6.  Try new types of cuisine.    The Market is an international smorgasbord; restaurants feature cuisines from Japan to New Orleans and everything in between,  so be adventurous!   With the $7.00 meal deal, there's no excuse to stick with the same old, same old.  We know that Gov. Ed Rendell, Honorary Chair of the Valentine to the Market, has availed himself of the generous lunch offerings.   Regardless of where you fall on the political spectrum, you can't disagree with Ed on that!

7.  Go vegetarian once a week.  Ok, we love our short ribs and  fried chicken, too, but abstaining from meat once a week is good for you and good for the environment.  Not conversant in the ways of vegetarian cookery?  Go for takeout at the Basic 4 Vegetarian Snack Bar.

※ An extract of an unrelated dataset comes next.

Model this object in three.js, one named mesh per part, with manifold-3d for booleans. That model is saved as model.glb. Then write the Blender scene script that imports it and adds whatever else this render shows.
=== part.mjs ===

8.  Exercise more.  Walk to the Market--yes, even in the cold weather.  Make that especially in the cold weather--the body burns calories keeping warm, so you may get more out of that walk than just red cheeks!     Better yet, dance the night away at Valentine to Market--dancing burns approx 330 cal/hr so kick up your heels!   Whether it will land you on Dancing With the Stars is anyone's guess; given the recent entrants, well.....maybe we'll let the video do the talking.

9.   Remember to bring your own shopping bags--do we really need to quote figures on landfill contents and the fact that those plastic bags last for 500 years?  Spend $50 at market and get an insulated one free.

10.   Help those less fortunate.  Reading Terminal Market is the largest redeemer of SNAP vouchers (food stamps) in PA.  SNAP (Supplemental Nutrition Assistance Program) helps low-income families purchase healthy foods.  By supporting the Market, we are helping ensure that everyone in our community has access to fresh, nutritious food.